Who keeps the world turning while you are eating turkey and knocking back the New Year spirits? ELL finds out.


Annie Marchelle. Photo: Lynn Enright

Annie Marchelle, 49, oversees the catering at St. Joseph’s Hospice in Hackney.  She is used to working on Christmas Day

“People think it might be morbid or something but it’s not; it’s actually a fun, nice place to work. We have a great laugh in here and we have lots of community events. We even do weddings.

They call me and Sister Hilary the J-Los of the hospice because we’re the wedding planners. We’ve had a few weddings this year – an interfaith wedding and a civil ceremony where two men got married. We had a wedding where the groom died two days after but the family had so many memories from it. They were able to treasure that.

On Christmas day I’ve got to be in for 6.30am but I’m only coming from up the road so it will only take five minutes. There’s no traffic. My girlfriend will come in and spend Christmas Day here too. She knows the hospice as well.

Usually there is a lot of staff but there’s a skeleton service on Christmas Day.  I don’t usually cook because I’m the general manager but I do on Christmas Day because a lot of the other catering staff live far away and couldn’t get in without the tube or public transport.

I’ll start preparing breakfasts as soon as I get in. There’ll be a full English option and a cold breakfast too. There are 25 nuns and Father Rufus so they’ll all need to be fed as well as the patients. And whichever staff are around – domestic staff, nurses, carers and maybe the on-call doctor. After breakfast I’ll start on the main event – Christmas lunch. Somebody has donated a massive turkey and we have a turkey crown too.

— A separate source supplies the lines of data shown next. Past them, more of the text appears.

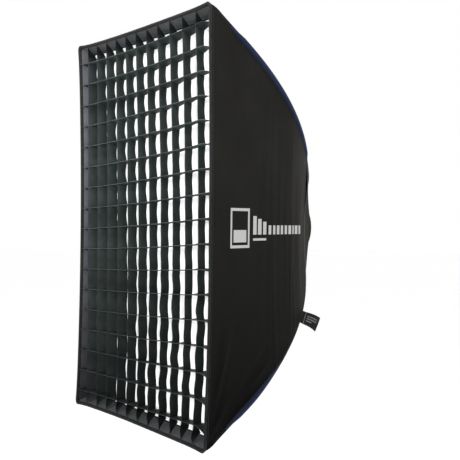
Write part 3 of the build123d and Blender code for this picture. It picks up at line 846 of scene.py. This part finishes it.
def strip_stations(crossings, reach):
    """Stations along a strip that ends at its reach both ways: eight to a cell, and one at the bowl's middle.
    Gives them with the limits of the cells, and each station's cell and share of the way across it."""
    knots = np.array([-reach, *crossings, reach])
    spans = [np.linspace(a, b, 9)[:-1] for a, b in zip(knots, knots[1:])]
    values = np.unique(np.concatenate(spans + [[reach], [0.0]]))
    cell = np.clip(np.searchsorted(knots, values, side="right") - 1, 0, len(knots) - 2)
    return knots, values, cell, (values - knots[cell]) / (knots[cell + 1] - knots[cell])


def strip_surface(values, front, back, place, vertical):
    """Points of a strip from its front edge to its back edge, with its curl across the depth."""
    u = np.linspace(0, 1, STRIP_STATIONS)
    depth = GRID_FRONT + u[None, :] * GRID_T
    shift = front[:, None] * (1 - u) ** 1.3 + back[:, None] * u**1.3
    along = np.broadcast_to(values[:, None], shift.shape)
    across = place + shift
    x, z = (across, along) if vertical else (along, across)
    y = depth - SEAT_DEPTH + front_bow(x / HALF["x"], z / HALF["z"], depth)
    return np.stack([x, y, z], -1)


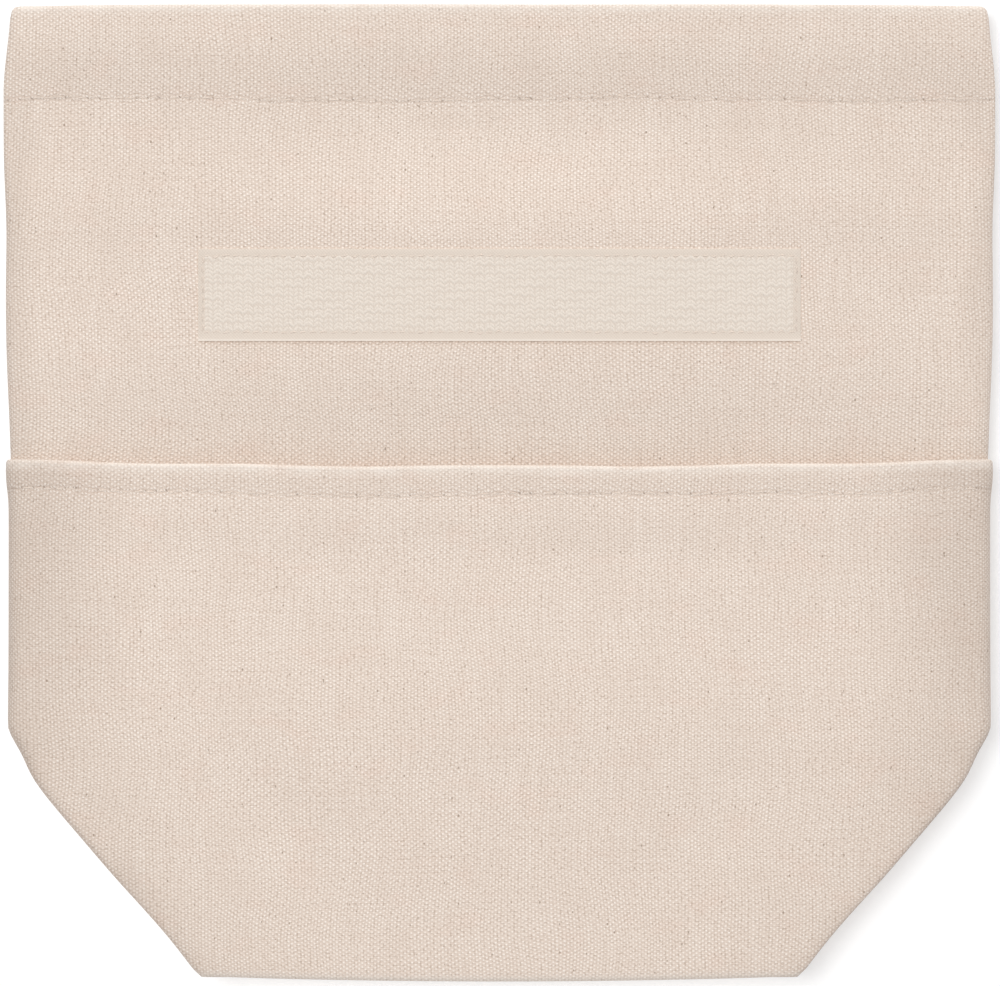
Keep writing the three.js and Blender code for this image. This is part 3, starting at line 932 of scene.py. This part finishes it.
# A fine woven band, lighter along its lower selvedge
def fineWeave(name, look, selvedge):
    material, tree, shader = newMaterial(name)
    across, along = axesOf(tree)
    turns = math.pi / look["pitch"]
    waves = [calc("COSINE", times(axis, turns)) for axis in (across, along)]
    crossing = times(*waves)
    uneven = times(patchy(across, along, 1.2, 6, 2, 7.0), look["uneven"])
    tone = calc("ADD", fromTo(crossing, -1, 1, 0.0, 0.7), uneven, clamp=True)
    colour = blendColour(tone, look["shade"], look["colour"])
    edge = fromTo(along, 0.2 - selvedge, 0.7 - selvedge, look["edgeStrength"], 0)
    dress(shader, blendColour(edge, colour, look["edge"]), crossing, look["bump"], look["roughness"])
    return material


def yarnFinish(name, colour, shade, fibre, rough=0.85, sheen=0.2):
    material, tree, shader = newMaterial(name)
    across, along = axesOf(tree)
    turned = calc("MULTIPLY_ADD", across, 2 * math.pi / fibre, times(along, 4))
    fibres = patchy(across, along, fibre, fibre / 3, 3, 2.0)
    tone = calc("MULTIPLY_ADD", calc("SINE", turned), 0.25, fibres, clamp=True)
    dress(shader, blendColour(tone, shade, colour), tone, 0.00004, rough, sheen=sheen)
    return material


foamLook = {
    "cell": srgb(214, 214, 208),
    "wall": srgb(240, 240, 235),
    "cellScale": 1.4,
    "bump": 0.0001,
    "roughness": 0.8,
}


def foamFinish():
    look = foamLook
    material, tree, shader = newMaterial("closedCellFoam")
    across, along = axesOf(tree)
    place = follow("CombineXYZ", {0: across, 1: along})
    cells = follow("TexVoronoi", {"Vector": place.outputs[0], "Scale": look["cellScale"]})
    tone = fromTo(cells.outputs["Distance"], 0.0, 0.7)
    dress(shader, blendColour(tone, look["cell"], look["wall"]), tone, look["bump"], look["roughness"])
    return material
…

We’ll use my mother’s stuffing recipe. She died here 11 years ago. I’m from Hackney, you see. But I’d lived in Italy, France, Scotland and Hove before I came back to Hackney and started working here two years ago. My aunt worked in the laundry here around 30 years ago so I did have ties to it. I’d worked in catering for years, but in football stadiums and hotels and that – never in a hospice. But it’s so fulfilling.

After we’ve served lunch – the turkey, ham, the works – and all the staff and patients have been fed, I’ll go around with the drinks trolley. I do that every day, not just Christmas Day, because I think it’s important for people to have something nice during the day. I have sherry, port, brandy, red wine, white wine, Guinness and lager. And soft drinks for the non-drinkers. I’ll bring some chocolates that have been donated and we’ll have a laugh and a bit of banter.

I’ll prepare a cold supper and then I’ll get into the car and drive to Blackpool to stay with some friends. I’m not religious – I mean my family were Catholic and I was christened and confirmed and all that – but I’m not religious. I might have a little mass in my head.

We’ll get to Blackpool in the evening. It might take six hours because of the ice. And then I’ll get into my pyjamas and my slippers and have a massive glass of red wine. I’ll be exhausted by then so I’ll go to bed early.

My Christmas day will be on Boxing Day. That’s when I’ll open my presents. And then I’ll have another turkey dinner. I’ll have to cook it because the rest of them can’t cook. I’ll be sick of turkey by then. It feels like I’ve been cooking turkey since the summer – you know for staff Christmas lunches or whatever. In this business Christmas lasts an eternity.”